Katrien Jacobs works as Associate Professor in Cultural Studies at Chinese University of Hong Kong. She received a Ph.D. in ComparativeLiterature and Media from the University of Maryland at College Park. Her dissertation about 1960s/1970s performance art pioneered a unique blend of theoretical essays and video documentaries. She has continued to work as a scholar and media artist who employs different media and styles of reflection to examine people’s experiences with the body, art, media and sexuality. She has lectured and published widely about pornography, censorship and media activism in Hong Kong, China and global media environments.

Les Watch Porn: Pornography & Sexually Formation in Young Hong Kong Lesbians

Sonia Wong, Doctoral Candidate, Cultural Studies, Lingnan University

Abstract

Previous studies on lesbian spectatorship of pornography focused much on the consumption and reception of queer pornography by lesbian audience.
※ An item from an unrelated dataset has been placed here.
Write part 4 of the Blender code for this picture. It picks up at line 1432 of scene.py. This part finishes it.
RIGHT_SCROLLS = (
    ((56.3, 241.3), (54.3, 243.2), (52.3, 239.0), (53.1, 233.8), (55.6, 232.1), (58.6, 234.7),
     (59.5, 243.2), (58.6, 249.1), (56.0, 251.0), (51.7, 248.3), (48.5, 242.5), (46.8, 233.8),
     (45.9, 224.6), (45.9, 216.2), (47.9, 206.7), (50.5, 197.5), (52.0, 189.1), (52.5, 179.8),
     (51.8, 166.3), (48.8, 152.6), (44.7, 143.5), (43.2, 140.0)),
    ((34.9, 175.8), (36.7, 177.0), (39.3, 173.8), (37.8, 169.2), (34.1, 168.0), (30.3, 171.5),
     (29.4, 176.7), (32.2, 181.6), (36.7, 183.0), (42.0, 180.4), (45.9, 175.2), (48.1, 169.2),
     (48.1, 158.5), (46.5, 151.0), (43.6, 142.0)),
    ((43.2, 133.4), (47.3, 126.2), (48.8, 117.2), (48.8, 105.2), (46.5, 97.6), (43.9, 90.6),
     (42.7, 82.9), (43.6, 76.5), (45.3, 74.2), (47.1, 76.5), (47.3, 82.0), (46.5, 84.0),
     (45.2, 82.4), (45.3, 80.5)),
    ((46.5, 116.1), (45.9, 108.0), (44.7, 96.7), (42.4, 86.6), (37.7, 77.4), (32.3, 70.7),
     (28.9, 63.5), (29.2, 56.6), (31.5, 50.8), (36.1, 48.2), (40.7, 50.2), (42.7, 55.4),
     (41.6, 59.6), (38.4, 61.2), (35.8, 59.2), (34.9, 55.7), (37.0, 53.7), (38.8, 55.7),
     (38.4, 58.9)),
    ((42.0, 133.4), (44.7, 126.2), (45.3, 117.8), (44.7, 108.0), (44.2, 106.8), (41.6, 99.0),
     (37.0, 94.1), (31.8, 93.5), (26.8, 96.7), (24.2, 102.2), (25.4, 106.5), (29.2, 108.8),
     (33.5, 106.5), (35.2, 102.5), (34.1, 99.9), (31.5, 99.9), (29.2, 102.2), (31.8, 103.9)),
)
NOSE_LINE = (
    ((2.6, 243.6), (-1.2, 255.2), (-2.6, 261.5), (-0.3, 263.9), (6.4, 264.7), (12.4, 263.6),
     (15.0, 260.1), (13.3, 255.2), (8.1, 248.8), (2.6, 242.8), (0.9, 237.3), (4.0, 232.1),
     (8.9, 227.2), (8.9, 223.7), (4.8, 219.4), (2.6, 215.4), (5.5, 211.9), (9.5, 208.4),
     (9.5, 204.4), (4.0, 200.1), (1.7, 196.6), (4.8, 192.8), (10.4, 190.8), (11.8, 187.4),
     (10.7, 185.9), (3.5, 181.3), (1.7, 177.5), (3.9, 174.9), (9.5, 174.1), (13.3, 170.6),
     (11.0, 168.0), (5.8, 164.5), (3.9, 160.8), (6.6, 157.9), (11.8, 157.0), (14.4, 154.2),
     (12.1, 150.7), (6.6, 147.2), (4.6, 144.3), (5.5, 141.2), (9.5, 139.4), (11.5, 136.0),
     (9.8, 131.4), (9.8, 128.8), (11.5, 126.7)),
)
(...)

In this presentation, I would like to suggest, through my research with a group of young Hong Kong lesbians, that we should also pay attention to the interaction between lesbian spectator and “straight porn”. By tracing their initial exposure to pornographic materials and lesbian-related information, I would like to investigate the relationship between flows of queer knowledge, sexuality and identity formation, to explore the heterosexual conditioning of homosexuality, and the many possible ways of being lesbians in the Hong Kong context.

 

About the Speaker

Sonia Wong is a full-time PhD student at the Department of Cultural Studies, Lingnan University. Her areas of interest include lesbianism, pornography, identity formation, and sexual subjectivity.

She founded Reel Women Hong Kong in 2013, aiming at promoting female-created films and art works, as well as gender equality and awareness in society.

Apart from organizing Reel Women Hong Kong Film Festival, her creative endeavors include poetry, short fiction, and visual arts. She has recently published her first bi-lingual poetry collection ‘Unseemingly Lasting’.